NRC Horn of Africa Drought Response JANUARY 2022 - JUNE 2023

Publication language
Date published
01 Jan 2022
After action & learning reviews
Drought, Internal Displacement
Somalia, Kenya, Ethiopia

The Horn of Africa is experiencing its most severe drought in living memory. Four consecutive seasons of below average rains have created dire water shortages, decimating crops, diminishing pastures and leaving millions of livestock emaciated or dead.

Tens of millions of people across Somalia, Kenya and Ethiopia now have too little water to meet their basic needs. Many water points have dried up or diminished in quality, increasing the risk of waterborne disease and infection as households, schools and health facilities are forced to ration limited supplies. Women and girls are required to walk longer distances to locate and carry water, exacerbating the risk of violence and further hindering opportunities for girls to go to school. Faced with fewer resources, reduced capital, loss of income and dramatic price hikes, families and communities across the region are left in untenable circumstances, where all available options to meet basic needs pose a corresponding threat to safety, dignity or both.
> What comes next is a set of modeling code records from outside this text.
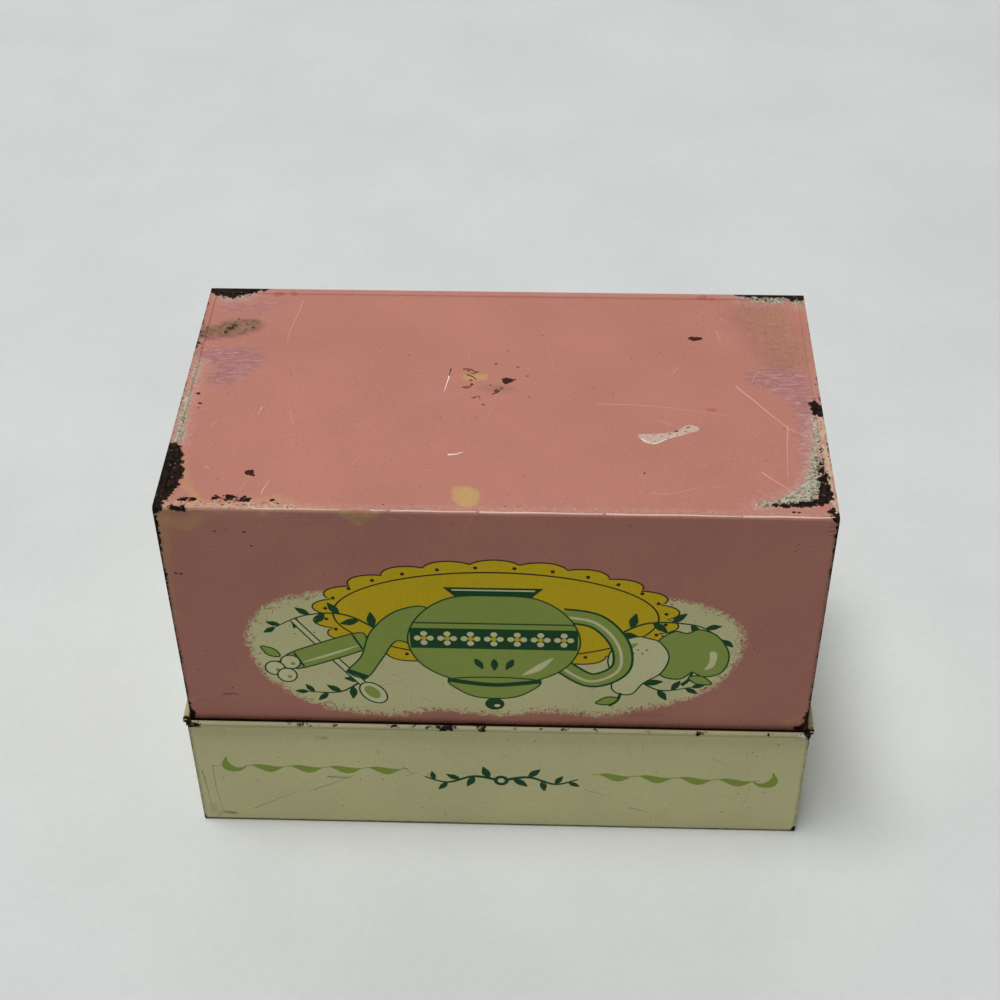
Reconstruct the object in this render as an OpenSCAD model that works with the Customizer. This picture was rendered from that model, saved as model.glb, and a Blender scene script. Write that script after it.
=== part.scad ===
// Recipe card box in printed tin, standing upside down on its closed lid.
// Z is up, the printed front faces -Y, and the lid's outer top face lies in the plane z = 0.
// The box hangs on a wire hinge along the back and opens upwards and backwards.
// All sizes are in millimetres.

/* [Overall size] */
// Outside width of the box, end to end
box_w = 133; // [110:0.5:180]
// Outside depth of the box, front to back
box_d = 75; // [60:0.5:130]
// Height of the closed box, from the lid's top to the box's underside
closed_h = 95; // [75:0.5:150]

/* [Lid] */
// Height of the lid's walls with their rolled rim
lid_h = 34; // [16:0.5:50]
// How far the box walls reach into the closed lid
neck_h = 6; // [4:0.5:9]
// Space between each end of the box and the lid
end_gap = 0.5; // [0.3:0.05:1.5]
// Space that the box keeps from the front of the lid as it swings open
swing_gap = 0.26; // [0.15:0.01:1]
// Outer radius of the lid's rolled rim
rim_r = 0.65; // [0.5:0.05:1.2]
// Angle that the rolled rim turns through
rim_sweep = 290; // [200:5:310]

/* [Tin sheet] */
// Thickness of the sheet
tin_t = 0.3; // [0.2:0.05:0.4]
// Outer radius of the sheet's bends
bend_r = 0.8; // [0.6:0.1:3]
// Width of the flanges that fasten the end panels
flange_w = 5; // [3:0.5:8]
// Height of the hem folded inside the mouth of the box
hem_h = 3; // [1.5:0.5:4]
// Space that a hem keeps from the flange beside it
hem_gap = 0.2; // [0.1:0.05:0.5]
// How far the flanges of the lid's ends stay below the mouth of the closed box
flange_clear = 1; // [0.5:0.1:3]

/* [Underside panel] */
// Width of the raised band along the front and the back of the underside
band_w = 2; // [1.6:0.1:6]
// Width of the raised band along the ends of the underside
end_band_w = 1.3; // [1.2:0.1:6]
// Depth of the panel inside the band
panel_drop = 0.35; // [0.1:0.05:1]
// Corner radius of the panel
panel_r = 1.5; // [0.5:0.1:5]
// Space between the panel's wall and the lips of the end panels
lip_gap = 0.05; // [0.02:0.01:0.2]

/* [Hinge] */
// Diameter of the hinge wire
wire_d = 1.2; // [0.8:0.1:2]
// Play all round the wire in its knuckles
wire_play = 0.05; // [0.02:0.01:0.1]
// Space between the box's knuckles and the back wall of the lid
back_gap = 0.3; // [0.2:0.05:1]
// Angle at which the back of the box comes to rest on the lid's rim
stop_angle = 110; // [100:1:120]
// Width of each of the lid's two knuckles
lid_knuckle_w = 18; // [8:0.5:22]
// Distance of each lid knuckle's middle from the middle of the box
lid_knuckle_x = 30; // [16:0.5:32]
// Space between neighbouring knuckles
knuckle_gap = 0.4; // [0.2:0.05:1]
// Distance from the flanges of the box's ends to the outermost knuckles
knuckle_margin = 1.5; // [1:0.1:4]
// How far the wire stays back from the ends of the outermost knuckles
wire_inset = 0.3; // [0.1:0.05:1]
// Length of the slope where a lid knuckle leaves the lid's wall
slope_h = 2.5; // [1.5:0.1:5]
// Angle that the sheet of a knuckle turns through
roll_sweep = 300; // [200:5:320]

/* [Hidden] */
$fn = 48;
PINK = "#c4877a";
CREAM = "#c8c39b";
STEEL = "#8f8d88";

// Worked-out places are kept to hundredths of a millimetre
function hundredths(x) = round(x * 100) / 100;

// Hinge, worked out from the wire
roll_in = wire_d / 2 + wire_play;
roll_out = roll_in + tin_t;
roll_mid = roll_in + tin_t / 2;
rim_reach = roll_out + back_gap + rim_r;
axis_z = hundredths(lid_h - rim_r - rim_reach / tan(stop_angle));

// The mouth of the box swings out a little as it passes the rim, so the lid's front stands clear of that arc.
mouth_z = lid_h - neck_h;
swing_depth = box_d + roll_in;
swing_bulge = sqrt(pow(swing_depth, 2) + pow(axis_z - mouth_z, 2)) - swing_depth;
front_gap = hundredths(swing_gap + swing_bulge);
lid_back_space = roll_in + roll_out + back_gap;

// Outer faces, with y = 0 in the middle of the lid
lid_w = box_w + 2 * (end_gap + tin_t);
lid_d = box_d + front_gap + lid_back_space + 2 * tin_t;
box_front = -lid_d / 2 + tin_t + front_gap;
box_back = box_front + box_d;
axis_y = box_back + roll_in;

// Where the row of knuckles ends, where the back wall gives way to it, and the edges of the end panels
barrel_x = box_w / 2 - flange_w - knuckle_margin;
wall_foot = axis_z + roll_out + back_gap;
lid_flange_top = mouth_z - flange_clear;
end_lip_w = end_band_w - tin_t - lip_gap;

// How far a cutting shape passes the face that it cuts
over = 0.2;

// Places a (y, z) outline and draws it out along X
module along_x(x0, x1)
    translate([x0, 0, 0])
        rotate([90, 0, 90])
            linear_extrude(x1 - x0)
                children();

// Sheet rolled round a line along X, from the angle a0, seen from +X with 0 towards +Y
module roll_along_x(x0, x1, y, z, inner_r, a0, sweep)
    translate([x0, y, z])
        rotate([90, 0, 90])
            rotate([0, 0, a0])
                rotate_extrude(angle = sweep)
                    translate([inner_r, 0])
                        square([tin_t, x1 - x0]);

// Sheet rolled round a line along Y, from the angle a0, seen from -Y with 0 towards +X
module roll_along_y(y0, y1, x, z, inner_r, a0, sweep)
    translate([x, y1, z])
        rotate([90, 0, 0])
            rotate([0, 0, a0])
                rotate_extrude(angle = sweep)
                    translate([inner_r, 0])
                        square([tin_t, y1 - y0]);

// Rectangle with the two corners at its far edge rounded
module arched(y0, y1, z0, z1, r) {
    translate([y0, z0])
        square([y1 - y0, z1 - z0 - r]);
    translate([y0 + r, z0])
        square([y1 - y0 - 2 * r, z1 - z0]);
    for (y = [y0 + r, y1 - r])
        translate([y, z1 - r])
            circle(r);
}

// Rectangle with four rounded corners
module rounded(x0, x1, y0, y1, r) {
    translate([x0 + r, y0])
        square([x1 - x0 - 2 * r, y1 - y0]);
    translate([x0, y0 + r])
        square([x1 - x0, y1 - y0 - 2 * r]);
    for (x = [x0 + r, x1 - r], y = [y0 + r, y1 - r])
        translate([x, y])
            circle(r);
}

// Front wall, underside and back wall of the box, bent from one sheet
module box_bend()
    difference() {
        arched(box_front, box_back, mouth_z, closed_h, bend_r);
        arched(box_front + tin_t, box_back - tin_t, mouth_z - 1, closed_h - tin_t, bend_r - tin_t);
        translate([box_back - tin_t - over, mouth_z - 1])
            square([tin_t + 2 * over, wall_foot - mouth_z + 1]);
    }

// Outline of the underside panel, grown by a margin
module panel_outline(grow)
    rounded(
        -box_w / 2 + end_band_w - grow, box_w / 2 - end_band_w + grow,
        box_front + band_w - grow, box_back - band_w + grow,
        panel_r + grow
    );

// The pressed panel: a floor and a short wall that joins it to the band
module pressed_panel()
    difference() {
        translate([0, 0, closed_h - panel_drop - tin_t])
            linear_extrude(panel_drop + tin_t)
                panel_outline(tin_t);
        translate([0, 0, closed_h - panel_drop])
            linear_extrude(panel_drop + 1)
                panel_outline(0);
    }

// Two-layer edge inside the front of the mouth
module mouth_hem()
    along_x(-box_w / 2 + flange_w + hem_gap, box_w / 2 - flange_w - hem_gap)
        translate([box_front + tin_t, mouth_z])
            square([tin_t, hem_h]);

// One stretch of the box's back wall that runs down to the wire and rolls round it
module box_knuckle(x0, x1) {
    along_x(x0, x1)
        translate([box_back - tin_t, axis_z])
            square([tin_t, wall_foot - axis_z]);
    roll_along_x(x0, x1, axis_y, axis_z, roll_in, 180, roll_sweep);
}

// The outer corners of the back wall, which reach into the lid beside the knuckles
module back_corner(x0, x1)
    along_x(x0, x1)
        translate([box_back - tin_t, mouth_z])
            square([tin_t, wall_foot - mouth_z]);

module box_shell() {
    inner = lid_knuckle_x - lid_knuckle_w / 2 - knuckle_gap;
    outer = lid_knuckle_x + lid_knuckle_w / 2 + knuckle_gap;
    corner = barrel_x + knuckle_gap;
    color(PINK) {
        difference() {
            along_x(-box_w / 2, box_w / 2)
                box_bend();
            translate([0, 0, closed_h - tin_t - 1])
                linear_extrude(tin_t + 2)
                    panel_outline(0);
        }
        pressed_panel();
        mouth_hem();
        box_knuckle(-inner, inner);
        box_knuckle(-barrel_x, -outer);
        box_knuckle(outer, barrel_x);
        back_corner(-box_w / 2, -corner);
        back_corner(corner, box_w / 2);
    }
}

// End panel of the box, with flanges folded in behind the shell's sheet
module box_end() {
    x_out = box_w / 2;
    y0 = box_front + tin_t;
    y1 = box_back - tin_t;
    z1 = closed_h - tin_t;
    r = bend_r - tin_t;
    color(PINK) {
        along_x(x_out - tin_t, x_out)
            arched(y0, y1, mouth_z, z1, r);
        for (y = [y0, y1 - tin_t])
            along_x(x_out - flange_w, x_out)
                translate([y, mouth_z])
                    square([tin_t, z1 - r - mouth_z]);
        along_x(x_out - end_lip_w, x_out)
            difference() {
                arched(y0, y1, z1 - 2 * r, z1, r);
                translate([y0 + tin_t, z1 - 2 * r - 1])
                    square([y1 - y0 - 2 * tin_t, 2 * r + 1 - tin_t]);
            }
        along_x(x_out - 2 * tin_t, x_out - tin_t)
            translate([y0 + tin_t + hem_gap, mouth_z])
                square([y1 - y0 - 2 * tin_t - 2 * hem_gap, hem_h]);
    }
}

module box_right_end() box_end();

module box_left_end() mirror([1, 0, 0]) box_end();

// Front wall, top and back wall of the lid, bent from one sheet; they stop where the rims and knuckles begin
module lid_bend()
    difference() {
        translate([0, lid_h - rim_r])
            mirror([0, 1])
                arched(-lid_d / 2, lid_d / 2, 0, lid_h - rim_r, bend_r);
        translate([0, lid_h])
            mirror([0, 1])
                arched(-lid_d / 2 + tin_t, lid_d / 2 - tin_t, 0, lid_h - tin_t, bend_r - tin_t);
        translate([lid_d / 2 - tin_t - over, axis_z - slope_h])
            square([tin_t + 2 * over, slope_h + rim_r]);
    }

// Rim rolled outwards from the front wall of the lid
module rim(x0, x1)
    roll_along_x(x0, x1, -lid_d / 2 + tin_t - rim_r, lid_h - rim_r, rim_r - tin_t, 0, rim_sweep);

// One stretch of the lid's back wall that ends in the outward rim
module back_rim(x0, x1) {
    along_x(x0, x1)
        translate([lid_d / 2 - tin_t, axis_z - slope_h])
            square([tin_t, lid_h - rim_r - axis_z + slope_h]);
    mirror([0, 1, 0])
        rim(x0, x1);
}

// One stretch of the lid's back wall that slopes in to the wire and rolls round it.
// It is drawn with the slope upright beside the roll, then tilted about the wire until it meets the wall.
module lid_knuckle(x0, x1) {
    from_y = lid_d / 2 - tin_t / 2 - axis_y;
    slope_l = sqrt(pow(from_y, 2) + pow(slope_h, 2) - pow(roll_mid, 2));
    tilt = atan2(slope_l, roll_mid) - atan2(slope_h, from_y);
    translate([0, axis_y, axis_z])
        rotate([tilt, 0, 0]) {
            along_x(x0, x1) {
                translate([roll_in, -slope_l])
                    square([tin_t, slope_l]);
                translate([roll_mid, -slope_l])
                    circle(tin_t / 2);
            }
            roll_along_x(x0, x1, 0, 0, roll_in, 0, roll_sweep);
        }
}

module lid_shell() {
    inner = lid_knuckle_x - lid_knuckle_w / 2;
    outer = lid_knuckle_x + lid_knuckle_w / 2;
    edge = lid_w / 2;
    color(CREAM) {
        along_x(-edge, edge)
            lid_bend();
        rim(-edge, edge);
        back_rim(-edge, -outer - knuckle_gap);
        back_rim(-inner + knuckle_gap, inner - knuckle_gap);
        back_rim(outer + knuckle_gap, edge);
        lid_knuckle(-outer, -inner);
        lid_knuckle(inner, outer);
    }
}

// End panel of the lid, with flanges that stop below the mouth of the box
module lid_end() {
    x_out = lid_w / 2;
    y0 = -lid_d / 2 + tin_t;
    y1 = lid_d / 2 - tin_t;
    r = bend_r - tin_t;
    color(CREAM) {
        along_x(x_out - tin_t, x_out)
            translate([0, lid_h - rim_r])
                mirror([0, 1])
                    arched(y0, y1, 0, lid_h - rim_r - tin_t, r);
        along_x(x_out - flange_w, x_out)
            difference() {
                translate([0, lid_flange_top])
                    mirror([0, 1])
                        arched(y0, y1, 0, lid_flange_top - tin_t, r);
                translate([y0 + tin_t, 2 * tin_t])
                    square([y1 - y0 - 2 * tin_t, lid_h]);
            }
        mirror([1, 0, 0])
            roll_along_y(y0, y1, -x_out + tin_t - rim_r, lid_h - rim_r, rim_r - tin_t, 0, rim_sweep);
    }
}

module lid_right_end() lid_end();

module lid_left_end() mirror([1, 0, 0]) lid_end();

module hinge_wire()
    color(STEEL)
        translate([-barrel_x + wire_inset, axis_y, axis_z])
            rotate([0, 90, 0])
                cylinder(d = wire_d, h = 2 * (barrel_x - wire_inset));

lid_shell();
lid_left_end();
lid_right_end();
box_shell();
box_left_end();
box_right_end();
hinge_wire();
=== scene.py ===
"""Looks of the recipe card box.

Each sheet of tin is drawn as a flat blank, cut and printed flat, and then folded, so that its print, its wear
and its thickness follow it round every bend, rim and knuckle. Drawing is in millimetres, in the frame of the
part, and turns into metres when a mesh is made.
"""

import logging
import math
import random
from collections.abc import Callable, Iterable, Sequence
from dataclasses import dataclass, field
from enum import Enum

import bpy
import numpy as np
from bpy.types import Material, Mesh, NodeTree
from bpy.types import NodeSocket as Socket
from mathutils import Matrix, Vector
from mathutils.geometry import delaunay_2d_cdt


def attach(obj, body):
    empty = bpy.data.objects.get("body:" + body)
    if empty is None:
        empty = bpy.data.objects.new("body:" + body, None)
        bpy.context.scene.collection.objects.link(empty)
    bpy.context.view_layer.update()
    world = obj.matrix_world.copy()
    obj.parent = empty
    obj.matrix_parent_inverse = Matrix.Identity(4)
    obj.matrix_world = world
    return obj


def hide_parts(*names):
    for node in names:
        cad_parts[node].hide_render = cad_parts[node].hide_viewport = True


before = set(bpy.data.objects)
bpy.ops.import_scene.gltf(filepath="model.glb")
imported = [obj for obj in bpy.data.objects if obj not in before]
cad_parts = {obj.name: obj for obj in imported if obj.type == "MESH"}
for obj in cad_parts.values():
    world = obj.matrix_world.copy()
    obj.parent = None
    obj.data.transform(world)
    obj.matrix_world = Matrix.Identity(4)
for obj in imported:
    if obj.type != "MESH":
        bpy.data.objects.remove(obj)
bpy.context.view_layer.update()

LOG = logging.getLogger("recipe_card_box")

MM = 0.001
TIN = 0.3
BEND = 0.8
TIGHT = 0.4
QUARTER = TIGHT * math.pi / 2
HEM = 0.32
CORNER_CUT = 0.5
KNUCKLE_TURN = 300
RIM_TURN = 290
EMPTY = -6.0
FAR = 99.0
EDGE_CLEAR = 0.05
SPOT_PITCH = 0.28
WELD = 1e-4
NUDGE = 0.01

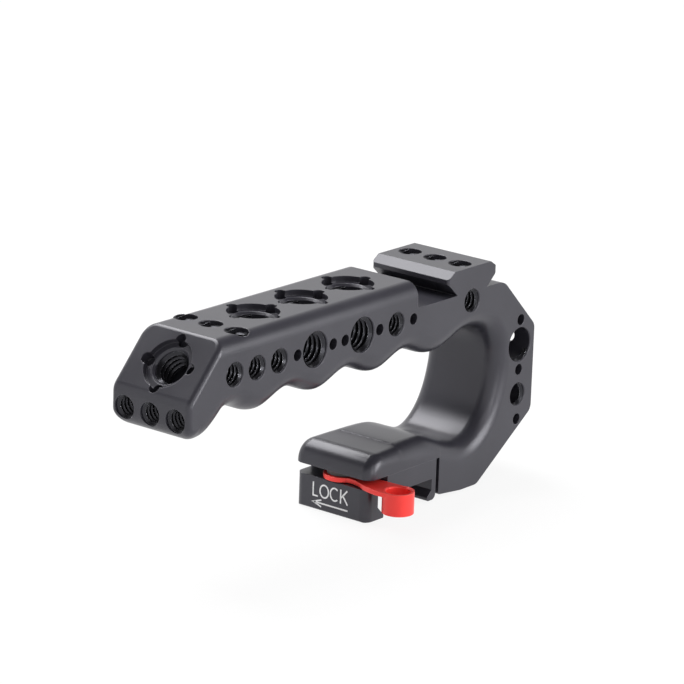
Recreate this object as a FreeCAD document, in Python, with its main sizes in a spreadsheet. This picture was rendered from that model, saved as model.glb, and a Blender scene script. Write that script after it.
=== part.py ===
import FreeCAD, Part
import math
import os

# Camera top handle: a machined closed-C grip over a quick-release rail clamp.
# Millimetres. +X runs from the nose to the closed back, +Z is up, and the origin is
# the centre of the clamp's rail seat. The lever is drawn released.

doc = FreeCAD.newDocument("top_handle")
sheet = doc.addObject("Spreadsheet::Sheet", "sizes")

SIZES = [
    ("body_width", 26.3),
    ("row_x", -21.45),
    ("row_z", 46.9),
    ("grip_top_z", 56.35),
    ("grip_top_round", 4.0),
    ("nose_x", -88.95),
    ("nose_break_x", -76.15),
    ("nose_break_z", 42.3),
    ("grip_end_x", 1.45),
    ("slot_floor_z", 49.5),
    ("rail_mid_x", 25.05),
    ("rail_width", 21.2),
    ("rail_top_width", 15.67),
    ("rail_neck_width", 12.8),
    ("rail_corner_round", 1.0),
    ("back_x", 54.0),
    ("seam_z", 5.35),
    ("thread_38_radius", 4.7625),
    ("thread_14_radius", 3.175),
    ("locating_pin_radius", 1.55),
    ("locating_pin_offset", 7.1),
    ("side_thread_depth", 7.9),
    ("side_pin_depth", 4.5),
    ("recess_radius", 7.0),
    ("recess_depth", 1.6),
    ("notch_radius", 1.55),
    ("notch_offset", 7.1),
    ("notch_depth", 3.0),
    ("large_thread_depth", 9.6),
    ("seat_half_width", 10.6),
    ("base_front_x", -8.65),
    ("base_back_x", 12.3),
    ("base_screw_radius", 1.2),
    ("base_screw_head_radius", 2.5),
    ("jaw_front_x", -16.15),
    ("jaw_half_width", 12.2),
    ("jaw_top_z", 2.55),
    ("jaw_bottom_z", -6.5),
    ("jaw_travel", 0.6),
    ("jaw_corner_round", 2.5),
    ("channel_half_width", 6.95),
    ("channel_end_x", -1.6),
    ("pivot_x", -11.35),
    ("pivot_radius", 1.5),
    ("hub_radius", 5.2),
    ("plate_top_z", 4.0),
    ("plate_bottom_z", 2.75),
    ("ring_x", -12.85),
    ("ring_y", -20.2),
    ("ring_radius", 4.3),
    ("ring_bore_radius", 3.35),
    ("ring_height", 6.0),
    ("spring_radius", 0.95),
    ("spring_wire_radius", 0.2),
]
for row, (alias, value) in enumerate(SIZES):
    sheet.set("A%d" % (row + 1), alias)
    sheet.set("B%d" % (row + 1), repr(value))
    sheet.setAlias("B%d" % (row + 1), alias)
doc.recompute()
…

The current drought represents a tipping point in the Horn of Africa, compounding the impact of sustained conflict, political instability, Covid-19, locust infestation, sporadic flooding, a global energy crisis and the reverberating impacts on food production, supply and cost of the international armed conflict in Ukraine. People across the region are now unable to produce or purchase enough food and water to survive; twenty million across Somalia, Ethiopia and Kenya are facing acute food insecurity, and 213,000 are now at catastrophic levels of hunger. Just over a decade since famine killed more than a quarter of a million people in Somalia, a new famine declaration is imminent. Multiple, interlocking humanitarian crises in the Horn of Africa and across the region foreshadow large-scale, entirely preventable starvation.